Jasper Wiese scored the opening try with a hulking, brutal run that ripped clean through the Welsh defence. The Wiese brothers were in a destructive mood in Durban, and Erasmus eventually halted the punishment simply by removing them from the field. Rating: 7. Jesse Kriel pounced for the final try of the first half, benefited from Williams' excellence under the high ball and a fellow debutant's cross kick, and his work-rate and reading of the game kept Wales scoreless. Rating: 7. Damian de Allende, edging toward 100 Test caps, passed more than he carried but remains the essential glue-man in midfield, creating gaps through the attention he constantly demands. Rating: 7.

Paul de Villiers conceded four turnovers in the first half and spilled the ball again in the Welsh 22 in the second — not quite as sharp as his first two Bok appearances, but he was still busy, grabbed his first Test try and took home man of the match. Rating: 7. Ruben van Heerden ran the lineout effectively and got through a mountain of work on his long-awaited first start in green and gold. Rating: 7. Pieter-Steph du Toit captained from seven with his trademark relentless efficiency — impactful on both sides of the ball, never a blade of grass untouched. Rating: 6.

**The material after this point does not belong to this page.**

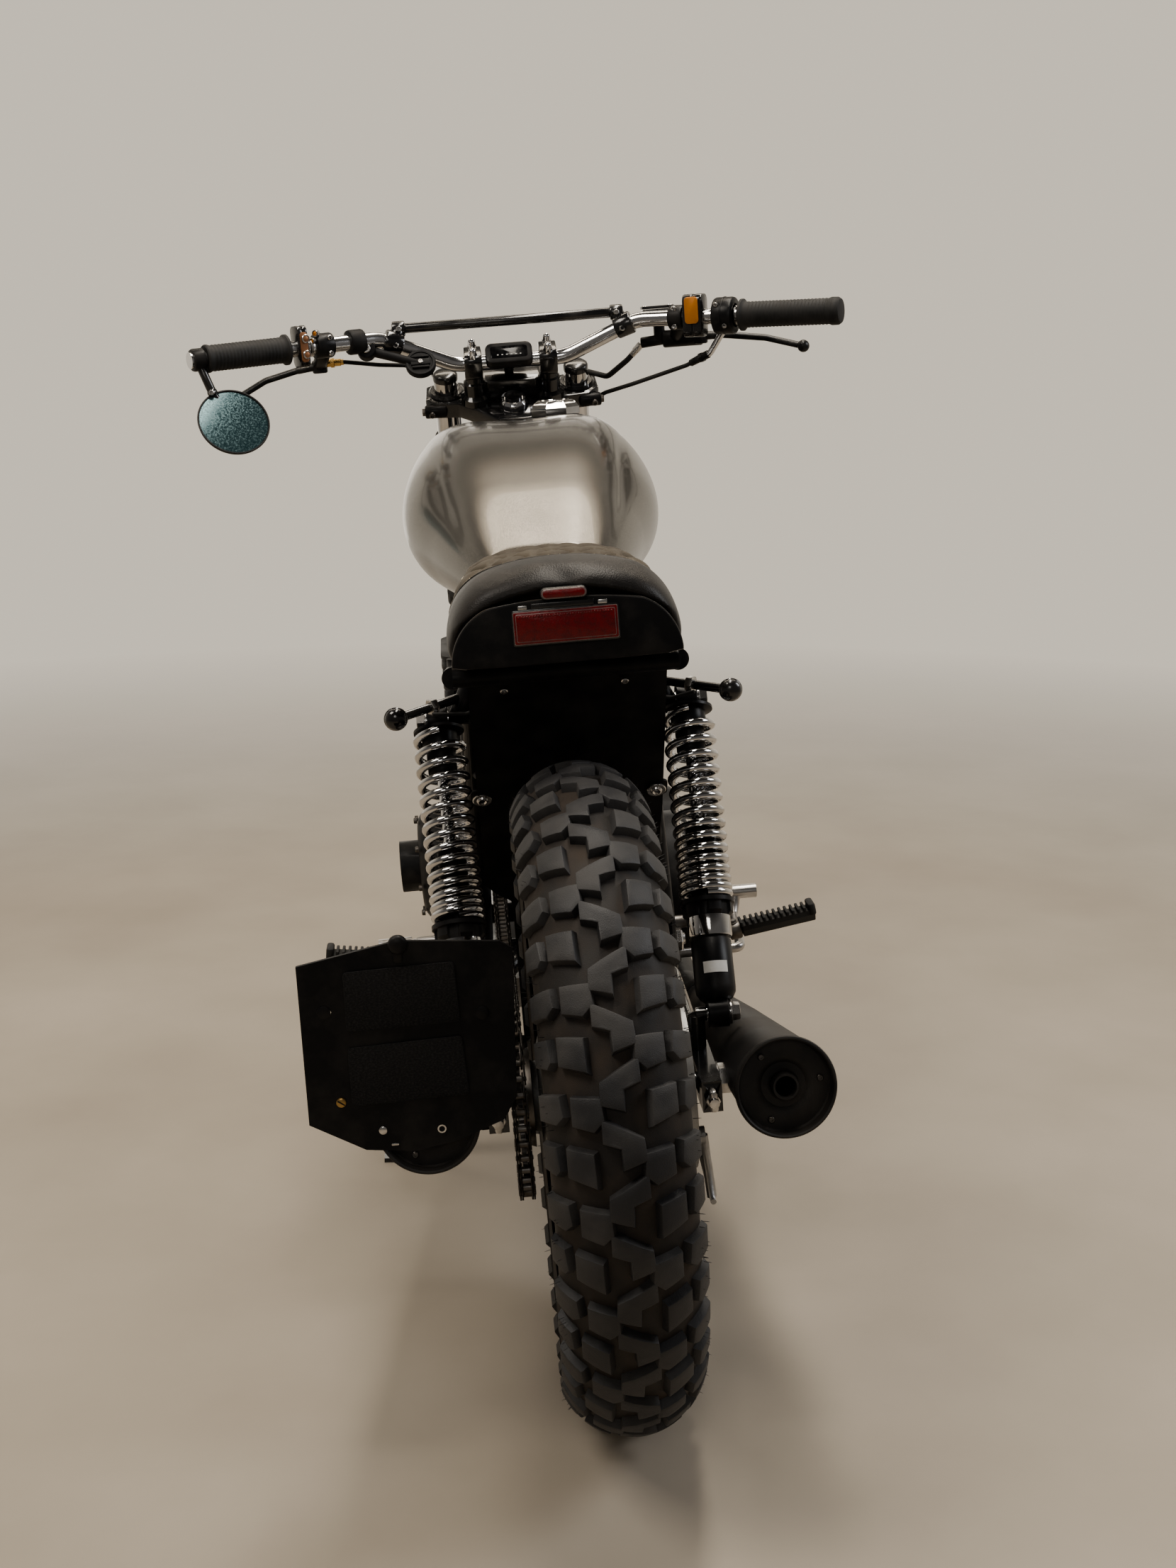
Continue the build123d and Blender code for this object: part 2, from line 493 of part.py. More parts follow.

Aphelele Fassi struggled to hit his best form after an injury-interrupted season, with handling errors again an eyesore before he was replaced around the hour mark by Damian Willemse, who continued his stunning run of form off the bench. Rating: 5. Kurt-Lee Arendse kept Louis Rees-Zammit — who has admitted he hasn't found his feet back in rugby yet — quiet throughout and grabbed his 25th Test try in the final quarter. Rating: 6. From the bench, Manie Libbok brought attacking accuracy, Jantjies celebrated his first cap in three years with a try and injected real energy, and the front-row replacements maintained the scrum dominance without mercy. Rating: 6.

The Nations Championship campaign rolls on — Argentina face England next, and the Springboks will be watching closely as the standings take shape.